Selain menyorot para atlet, pelatih timnas
panjat tebing Indonesia, Hendra Basyir, juga kebanjiran pujian.
Hendra menjadi rebutan China dan Jepang untuk mengisi pelatihan pelatih speed di negara masing-masing. Saat ini, dia sedang berada di China untuk mengisi kursus atau pelatihan pelatih dengan dirinya sebagai pemateri utama.
"Awalnya setelah kita mendapat 2 emas di worldcup, Jepang langsung meminta saya mengisi pelatihan pelatih di negaranya. Tidak lama setelah itu, China juga minta, teapi waktunya duluan China," ujar Hendra dalam siaran pers yang diterima BolaSport.com.
Pelatihan tersebut digelar di Sports Center of Guangzhou Higher Education Mega Center, Guangzhou selama 10 hari yakni pada 2-12 Maret.
Pelatihan ini diikuti 57 peserta dengan rincian 46 pelatih dan 11 atlet.
Mereka adalah seluruh pelatih
panjat tebing di China selain pelatih timnas sebab saat ini para pelatih timnas China sedang sibuk dengan latihan semacam pelatnas.
Hendra menyebutkan bahwa jadwal pelatihan sangat padat dari pukul 08.00-22.00 waktu setempat yang dia isi dengan materi kelas dan praktik.
Selain Hendra, ada juga 6 orang profesor dan doktor bidang olahraga dari Beijing Sport University yang mengisi bidang psikologi.
"Mereka mau menggali dari sisi keilmuan kenapa speed climbing kita keren, dan juga didatangkan profesor untuk mengisi beberapa sesi. Tapi pemateri utamanya saya selama 10 hari," ujar pria yang akrab disapa Coach Hendra ini.
Meski mengajari pelatih negara lawan, Hendra tak mengurangi penyaluran ilmu yang ia miliki. Apa yang ia sampaikan sama dengan yang ia terapkan dan dijalankan di timnas
panjat tebing Indonesia. Tak ada kekhawatiran prestasi atlet speed Indonesia di kancah internasional tergeser.

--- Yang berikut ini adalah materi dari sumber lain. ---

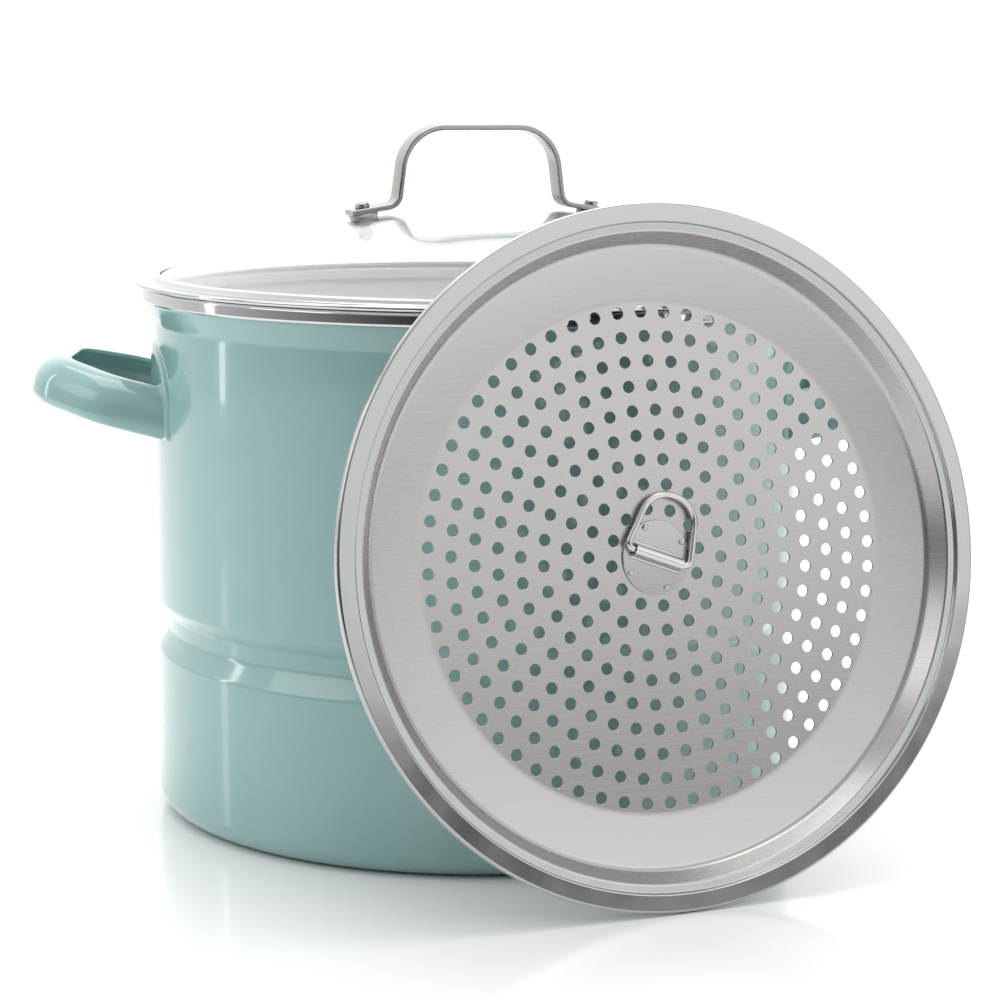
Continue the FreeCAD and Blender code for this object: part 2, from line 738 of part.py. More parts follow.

"Kekhawatiran itu hanya bagi pecundang, bagi orang-orang yang tidak optimis," ujar Hendra.
Menurut Hendra, dengan mengajari pelatih China, dia bisa belajar ilmu-ilmu yang lain dia tidak mengalami kerugian.
"Dibanding budaya di Indonesia, mereka benar-benar mau belajar. Setiap hari kami berdiskusi meskipun terkendala bahasa karena mereka banyak yang tidak bisa Bahasa Inggris," katanya.